You arrive at the compound before the office has fully stirred and the first thing that registers is the cadence of greetings — names called out across the courtyard, the soft thud of palms meeting in handshakes, the rustle of someone setting out a thermos of tea. Conversations slide easily between English and a local language; a supervisor will begin a sentence in English and finish it in Luganda, and people will laugh when a politician of a proverb sneaks into a serious point. Titles matter in the way someone is addressed at the door: a polite prefix or a warm nickname can set the tone for the whole day, and colleagues often pause to ask after family members or small affairs before plunging into the inbox. Meetings tend to be rhythmic rather than strictly linear. There is a formal agenda, but pauses, asides, and stories are accepted parts of getting to a decision; a quiet joke or a gentle parable can steer a conversation more effectively than direct contradiction.

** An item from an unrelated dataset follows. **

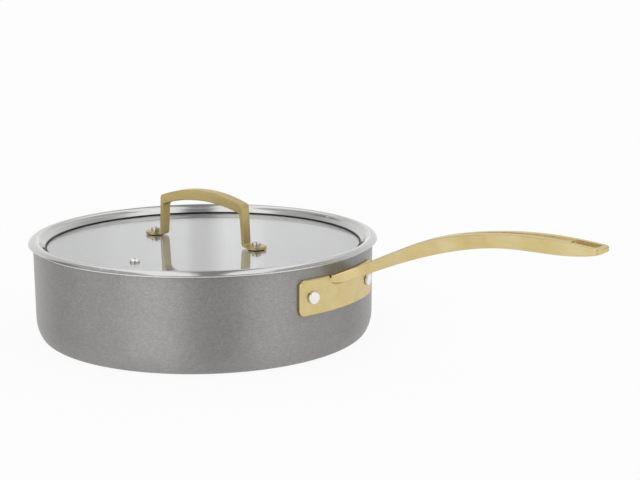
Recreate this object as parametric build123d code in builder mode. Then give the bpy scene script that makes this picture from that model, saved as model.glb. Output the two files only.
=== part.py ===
from build123d import *
import math
import os

os.makedirs("parts", exist_ok=True)

# Saute pan with lid. Lengths in millimetres, angles in degrees.
# Origin at the centre of the pan's underside, +X along the long handle, +Z up.

# Pan wall and base
base_flat_radius = 123.0
small_bend_radius = 6.75
large_bend_radius = 27.4
bend_change_angle = 62.5
wall_lean_angle = 0.2
rim_height = 72.0
shell_thickness = 2.4
bond_gap = 0.1
liner_thickness = 0.8
lip_thickness = 0.8
lip_overhang = 0.4
lip_rounding = 0.3
shell_rim_rounding = 0.8
base_plate_margin = 27.0
base_plate_thickness = 1.2
base_plate_clearance = 0.1
base_plate_chamfer = 0.3

# Long handle: the plate that hugs the wall
plate_half_angle = 19.9
plate_rim_distance = 7.8
plate_height = 26.8
plate_thickness = 2.5
plate_seat_gap = 0.1
plate_corner_radius = 4.8
plate_edge_chamfer = 0.7

# Long handle: the fan and the bar
fan_root_inset = 5.4
fan_root_half_width = 21.0
fan_root_depth = 10.1
fan_half_width = 17.6
fan_flat_half_width = 9.0
fan_end_rise = 6.3
fan_relief_drop = 0.4
fan_relief_length = 28.0
bar_length = 199.8
bar_end_rise = 41.8
bar_end_thickness = 3.2
bar_end_half_width = 9.3
bar_end_rounding = 4.6
bar_edge_rounding = 0.7

# Shares of the bar's length, out from the plate's face, each with a share of the
# end's rise above the plate's top, or of the end's half width
bar_top_shares = [
    (0.0414, 0.0885),
    (0.1070, 0.2320),
    (0.1776, 0.3971),
    (0.2533, 0.5670),
    (0.3441, 0.7536),
    (0.4435, 0.8900),
    (0.5610, 0.9952),
    (0.6720, 1.0526),
    (0.7830, 1.0694),
    (0.8940, 1.0478),
]
bar_bottom_shares = [
    (0.8688, 0.8380),
    (0.7614, 0.8330),
    (0.6468, 0.8158),
    (0.5156, 0.7153),
    (0.3794, 0.5359),
    (0.2583, 0.3301),
    (0.1423, 0.1005),
]
bar_side_shares = [
    (0.0262, 1.527),
    (0.0641, 1.172),
    (0.1171, 0.946),
    (0.2280, 0.828),
    (0.5055, 0.828),
    (0.7074, 0.925),
    (0.8335, 0.989),
]

# Long handle: notches beside the fan, top groove and hanging slot
notch_width = 1.3
notch_depth = 2.0
groove_half_width = 4.4
groove_depth = 0.8
slot_length = 19.5
slot_end_distance = 4.0
slot_width = 10.6
slot_rounding = 2.4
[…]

Younger staff may couch disagreement in questions or deferential phrasing, and more senior voices are listened to for a long time before the room shifts. That doesn’t mean things are dull — humor and song pepper presentations, and a well-timed anecdote can loosen shoulders and open a path to consensus faster than a stack of slides. Outside the formal hours, the workplace spills into the familiar. WhatsApp threads buzz with logistics, a small parcel is handed from one desk to another, and someone will invite a coworker to join a quick walk to the market or a nearby kiosk. Celebrations are communal: a birthday cake, a farewell gathering, or a small ritual to mark the end of a project will draw people who don’t usually share the same tasks.
These moments remind colleagues of the social ties that underpin professional ones; favors are remembered and returned, and the trust you build over a shared cup or a timely errand matters as much as a signed memo. The tempo of work is shaped by practicalities as much as by personality. There are pockets of intense focus around screens and printers, while other conversations migrate to a shaded veranda where ideas get sketched on an improvised pad. When the power flickers and a generator settles into a steady rumble, people don’t stop so much as rearrange — laptops are moved closer to sockets, a call is taken under a tree, planning is done by voice notes. Adaptability is a quiet, everyday skill: projects progress not only through formal chains of command but by the small, inventive ways colleagues keep things moving together.